Referring to Figs. 38 to 40, there is shown an internal combustion engine of a twelfth embodiment.

The twelfth embodiment is substantially the same as the above-mentioned ninth embodiment except for the arrangement of the motor. As is seen from Fig. 38, in the twelfth embodiment, the motor 153 employs an axially moving rod 152 as an output means. The leading end of the rod 152 has a pin 151 fixed thereto. While, as is seen from Fig. 40, a pair of fork members 150 are fixed to the control shaft 90. As is seen from Figs. 38 and 40, the pin 151 is slidably engaged with aligned slits 154 formed in the fork members 150. Thus, when, upon energization of the motor 153, the rod 152 moves axially to a certain position, the control shaft 90 is rotated about its axis to a corresponding angular position.

Referring to Fig. 41, there is shown an internal combustion engine of a thirteenth embodiment .

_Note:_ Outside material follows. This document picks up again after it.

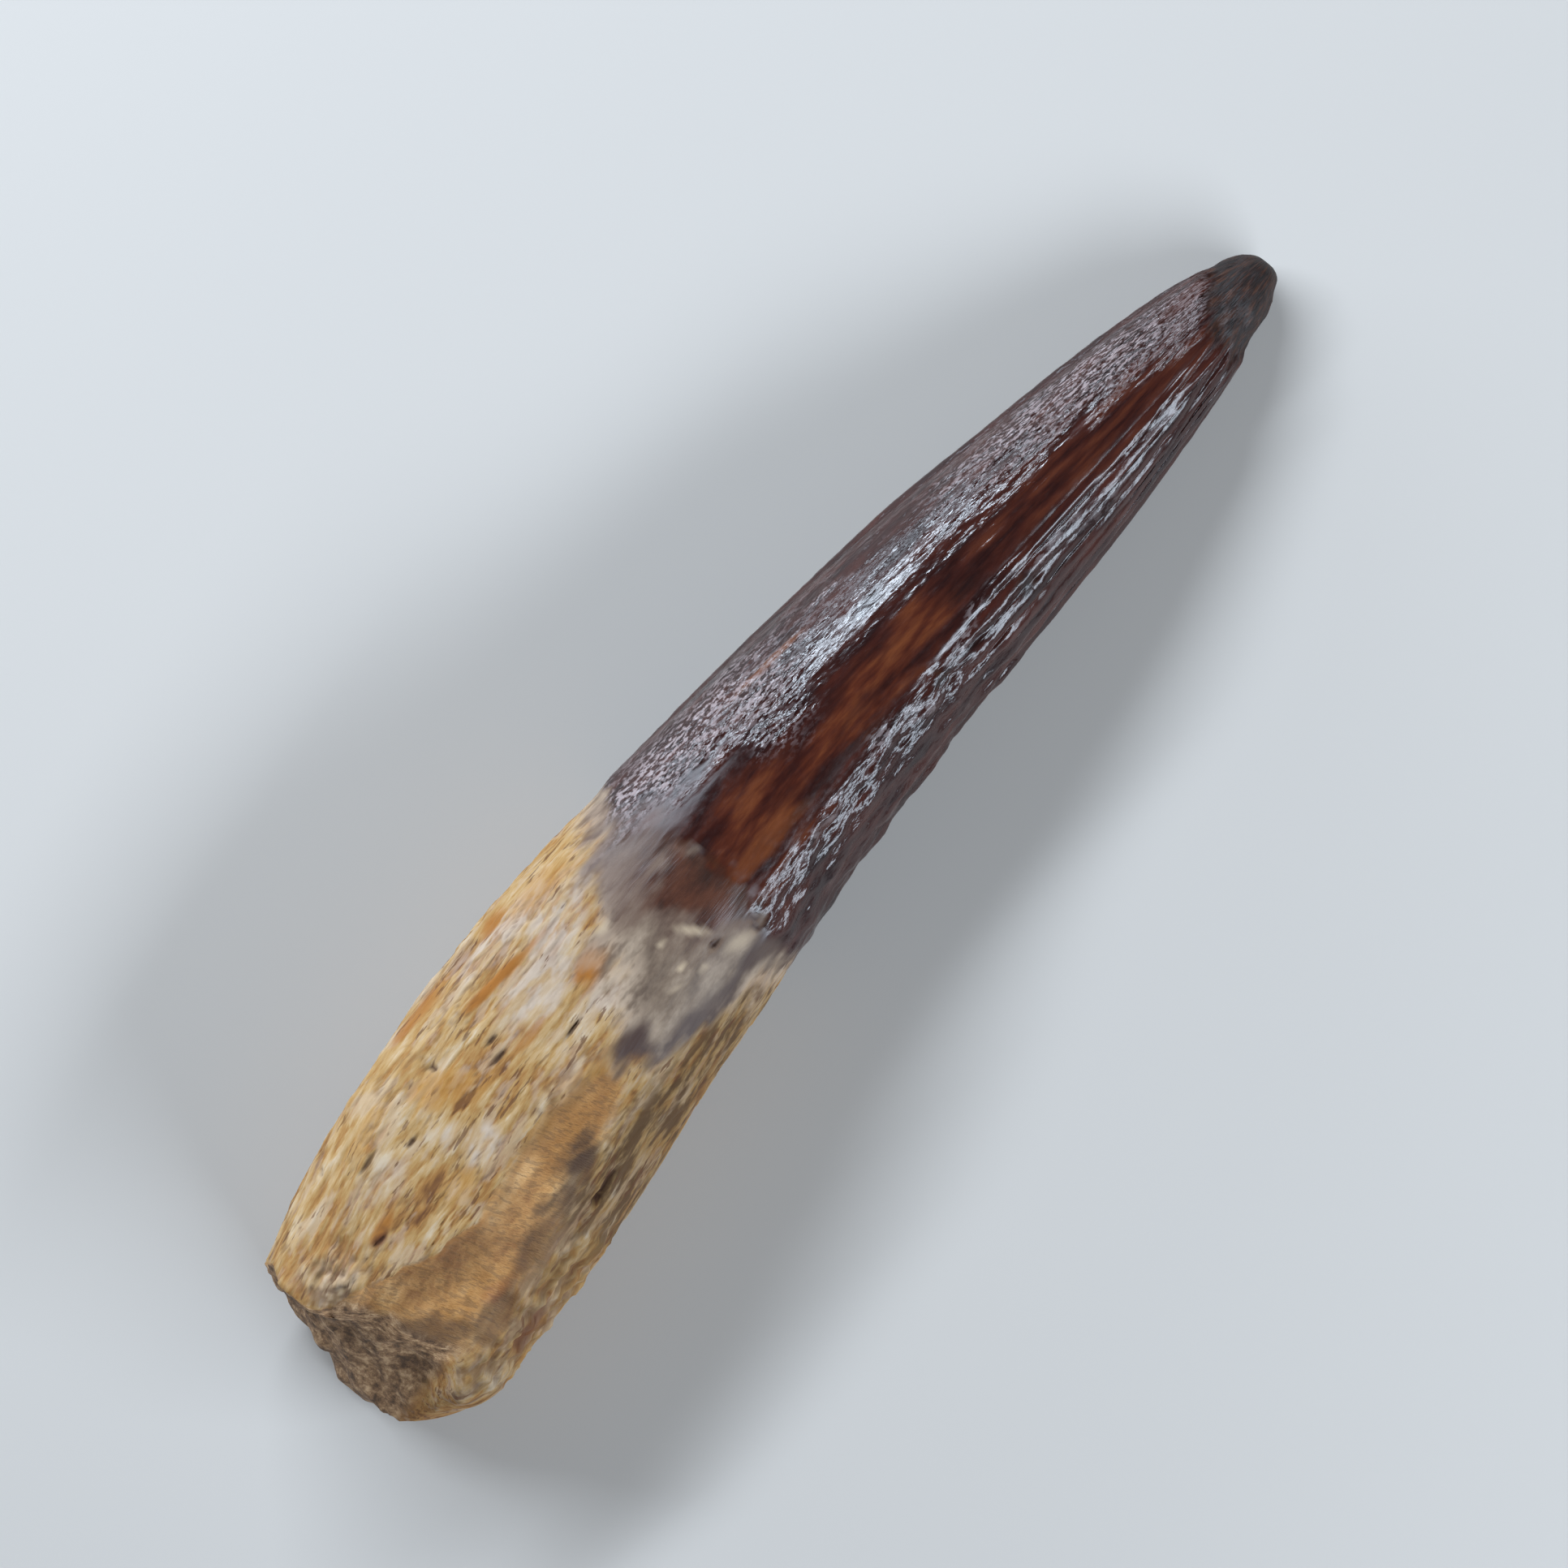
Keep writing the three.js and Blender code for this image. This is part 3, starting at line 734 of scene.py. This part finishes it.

The thirteenth embodiment is substantially the same as the above-mentioned twelfth embodiment except for the arrangement of the motor 153. That is, like in the above-mentioned eleventh embodiment, the motor 153 is located at a position opposite to the control shaft 90 with respect to the reference line "L". The motor 153 is entirely put in a mounting recess 123 formed in the oil pan upper member 120. The axially moving rod 152 from the motor 153 passes through a side wall of the oil pan upper member 120 and is operatively engaged with the control shaft 90 through the pin 151 and the fork members 150 in the same manner as that in the twelfth embodiment.